Starting with a brutalist and ending with a saint, 2025 sure was a good year for cinema. What of the next twelve months? Among my picks: Christopher Nolan swaps the land of Oppie for one of myths and legends when he brings us The Odyssey. So epic they had to invent new cameras to shoot it with. One half of the team behind The Brutalist, Mona Fastvold, takes to the director’s chair this time for the 70mm musical The Testament of Ann Lee. There’s Dune: Part Three, one final roll in the desert with Timothée Chalamet and Zendaya before director Denis Villeneuve goes in search of the new James Bond. Emerald Fennell tackles Wuthering Heights with Barbie and Frankenstein’s monster (AKA Margot Robbie & Jacob Elordi).
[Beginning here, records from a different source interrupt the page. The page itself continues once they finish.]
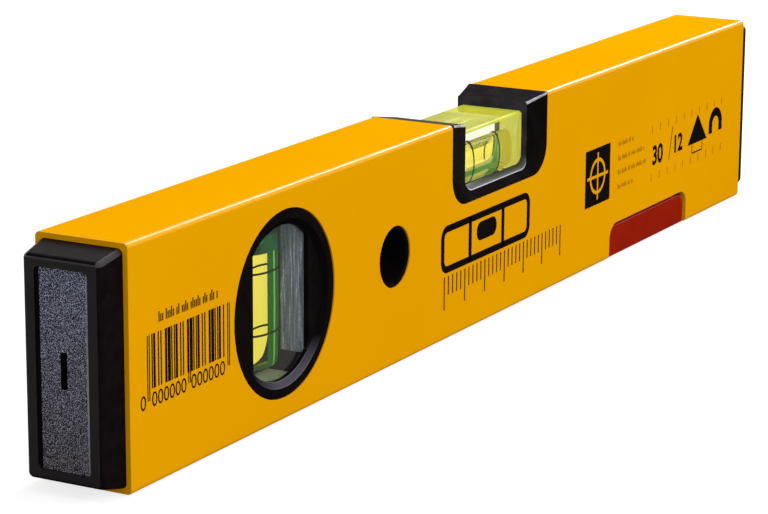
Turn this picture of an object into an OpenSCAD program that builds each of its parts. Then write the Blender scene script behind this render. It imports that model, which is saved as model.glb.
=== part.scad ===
// Magnetic spirit level, 30 cm.
// The level lies as it is used: X runs along its length, the printed face looks to -Y,
// Z points up, and the origin is the middle of the measuring face.

/* [Profile] */
// Length of the aluminium profile
profile_l = 300; // [290:1:600]
// Height of the profile
profile_h = 49; // [48:0.5:56]
// Width of the profile from front to rear
profile_w = 21; // [20:0.5:26]
// Wall of the profile
wall_t = 1.6; // [1.2:0.1:2]
// Radius of the profile's long outer edges
corner_r = 1; // [0.4:0.1:1.4]
// Radius of the long edges inside the profile
inner_r = 0.6; // [0.2:0.1:1]

/* [Top notch and level vial frame] */
// Place of the level vial along the profile
level_x = 3.4; // [-20:0.1:20]
// Width of the notch in the top of the profile
notch_w = 48.2; // [46:0.1:56]
// Depth of the notch
notch_d = 19.2; // [18.5:0.1:21]
// Radius of the notch's lower corners
notch_r = 7; // [5:0.1:9]
// Flush rim that the frame keeps along the notch
frame_rim = 0.4; // [0.2:0.1:1]
// Depth of the frame's sloping faces at the window
lip_d = 1.3; // [0.8:0.1:1.4]
// Drop of the post tops from the notch to the vial
post_drop = 1.4; // [0.4:0.1:2.5]
// Floor of the frame under the vial block
frame_floor = 1.2; // [0.9:0.1:1.6]
// Height of the bottom lip over the floor, at its front edge
lip_low = 0.4; // [0.2:0.1:1]
// Height of the bottom lip over the floor, at the vial block
lip_high = 2.2; // [1.4:0.1:2.6]
// Radius of the lower corners of the frame's window
lip_r = 3; // [1.5:0.1:4]
// Depth of the frame's skirt inside the profile
skirt_h = 6; // [3:0.5:8]
// Wall of the skirt
skirt_t = 1.4; // [1:0.1:2]
// Distance of the skirt from the ends of the notch
skirt_inset = 6; // [5:0.5:9]

/* [Level vial] */
// Length of the level vial block
level_l = 31; // [29:0.1:34]
// Width of the level vial block from front to rear
level_w = 15.8; // [13:0.1:16.2]
// Height of the level vial block
level_h = 14.5; // [13.6:0.1:15.5]
// Radius of the block's long top edges
level_edge_r = 0.7; // [0.5:0.1:2]
// Radius of the level chamber at its middle
level_r = 4.9; // [4:0.1:5.2]
// Length of the level chamber
level_chamber_l = 26; // [22:0.1:26.5]
// Height of the chamber's axis over the bottom of the block
level_axis = 5.8; // [5.6:0.1:6.4]
// Thickness of the plug's head
level_plug_t = 2; // [1:0.1:2.4]

/* [Plumb vial] */
// Distance of the plumb vial's middle from the left end of the profile
plumb_end = 56.8; // [46:0.1:66]
// Radius of the round window in both walls
window_r = 19.8; // [19:0.1:21.5]
// Wall of the drum that the bezels form inside the window
drum_t = 0.8; // [0.6:0.1:1.2]
// Depth of the bezel's face under the profile's face
bezel_sink = 0.25; // [0.1:0.05:0.6]
// Thickness of the bezel's plate
bezel_t = 2.05; // [1.2:0.05:2.6]
// Radius of the bezel's opening at the face
opening_r = 16.9; // [15:0.1:17.4]
// Radius of the bezel's opening at the vial block
opening_back_r = 16.2; // [14:0.1:16.8]
// Width of the bezel's opening between its straight sides
opening_w = 25.2; // [20:0.1:25.8]
// Width of the plumb vial block along the profile
plumb_w = 25.4; // [20:0.1:26.4]
// Height of the plumb vial block
plumb_h = 34; // [32:0.1:35]
// Radius of the plumb chamber at its middle
plumb_r = 5.4; // [4:0.1:5.8]
// Length of the plumb chamber
plumb_chamber_l = 28; // [24:0.1:28.5]
// Height of the liquid over the middle of the vial
plumb_fill = 10.5; // [9:0.1:11.5]
// Thickness of the plug's head
plumb_plug_t = 2.2; // [1:0.1:2.3]

/* [Vials] */
// Radius to which both chambers are ground along their length
barrel_r = 230; // [150:5:600]
// Radius of the corner at the closed end of a chamber
dome_r = 1.5; // [0.5:0.1:2.5]
// Distance between the two ring marks
mark_gap = 13; // [11:0.1:14]
// Width of a ring mark
mark_w = 0.4; // [0.2:0.05:0.8]
// Depth of a ring mark in the liquid
mark_t = 0.25; // [0.15:0.05:0.4]
// Depth of the groove that holds a ring mark
mark_groove = 0.1; // [0.05:0.05:0.3]
// Radius of the bubble's underside
bubble_r = 3.6; // [3:0.1:4]
// Depth of the bubble
bubble_d = 2.4; // [1.5:0.1:3]
// Space between the bubble's ends and the ring marks
bubble_slack = 0.5; // [0.2:0.1:2]
// Shoulder of the plug round the chamber
plug_shoulder = 0.9; // [0.6:0.1:1.2]
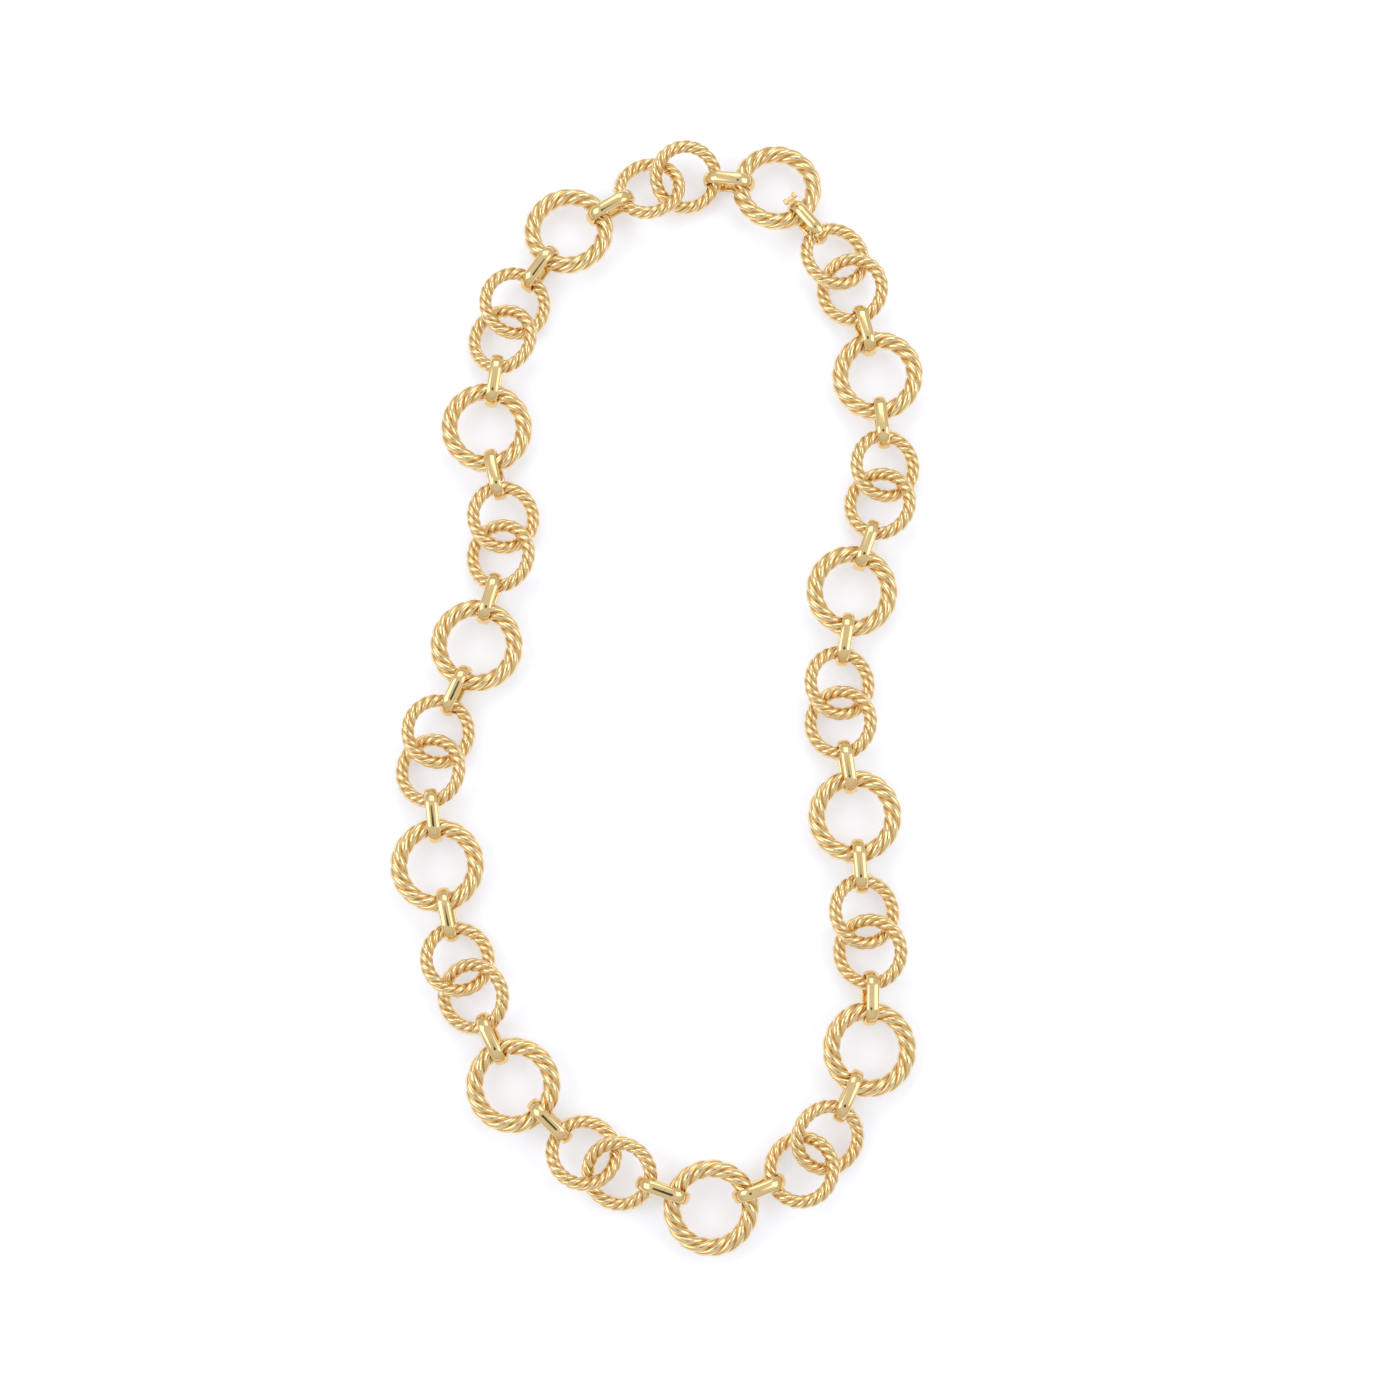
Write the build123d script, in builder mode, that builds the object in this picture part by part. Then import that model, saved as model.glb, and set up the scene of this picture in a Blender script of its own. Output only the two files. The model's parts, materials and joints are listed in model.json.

Tom Cruise will be back, in VistaVision no less, starring in Judy, the mysterious new film from Alejandro González Iñárritu (expect a dramedy of epic scope). Robert Eggers' Werwulf will stalk us next Christmas. If you saw his Nosferatu you know what you're in for (it has most of the same cast).

But before that, come summer time…he’s back! Steven Spielberg will return to the summer blockbuster season for the first time in eighteen years with, well, nobody really knows yet. Except it that stars Josh O’Connor, Colman Domingo and Emily Blunt. And that it might be about UFOs. Oh, I’m sold.